Je trouve d'ailleurs la moralisation fort peu scientifique : il ne faut pas se réjouir que nous soyons plus civilisés au zoo que naguère (auto-glorification), mais se demander ce que nous cherchons en allant au zoo (là, ça a changé).
Il n'est enfin pas nécessaire de dire que nous avons sympathiser avec Gaïa pour voter EE, à se rythme là on en est réduit comme vous l'avez été à user de l'argument du panda : "quoi, vous n'avez pas de coeur envers ce gentil ourse blanc qui ne va plus trouver à manger ?". Je serais pour ma part plus sensible à des arguments matériels (parce qu'on met ce qu'on veut dans les idées généreuses) : c'est parce qu'il n'est pas de leur intérêt à ce que se poursuive le réchauffement climatique que les humains s'en inquiètent (vous me direz, les tempêtes, catastrophes et autres canicules ou étés chauds ont beau dos : une ruse de la Nature ?).

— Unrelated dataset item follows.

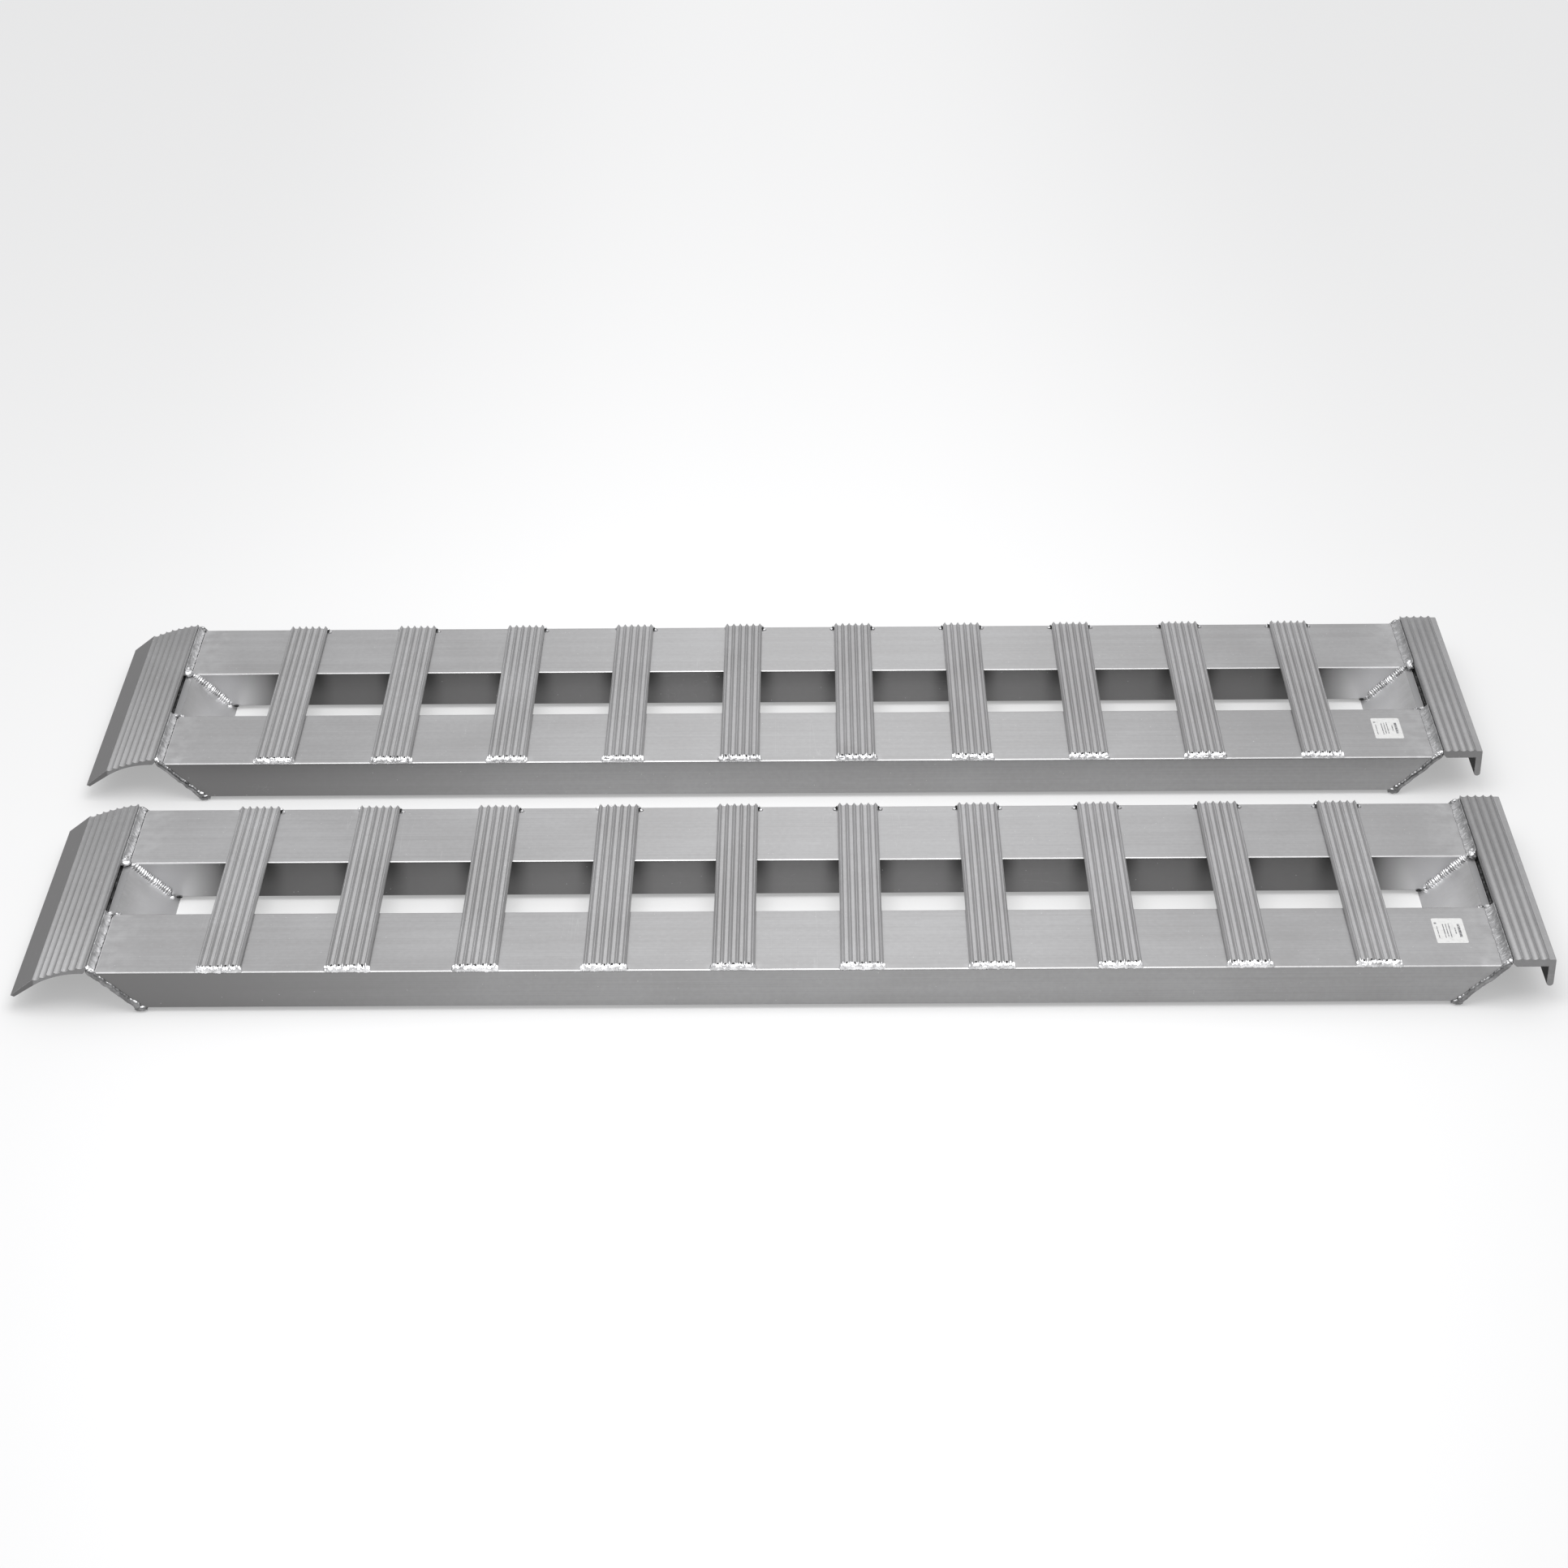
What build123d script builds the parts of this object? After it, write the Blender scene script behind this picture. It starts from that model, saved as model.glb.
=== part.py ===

Rédigé par : Bardamu | mercredi 17 mar 2010 à 20:45
Vous dites:"C'est encore une fois un point de vue déterminé avant l'analyse : les spectateurs de corrida sont-ils vraiment assoiffés de sang ?"
Mon analyse porte sur ceux qui condamnent la corrida en invoquant des arguments qui mentionnent des progrès accomplis dans la civilisation, d'où l'emploi récurrent de termes tels "barbarie".. Ai-je dit quelque part que les aficionados étaient assoiffés de sang? J'ai parlé de la condamnation de la corrida selon une analyse du "processus de civilisation" qui fait que certaines choses, qui étaient tolérables auparavant, apparaissent soudain intolérables.
Bardamu, cessez s'il vous plaît de me caricaturer.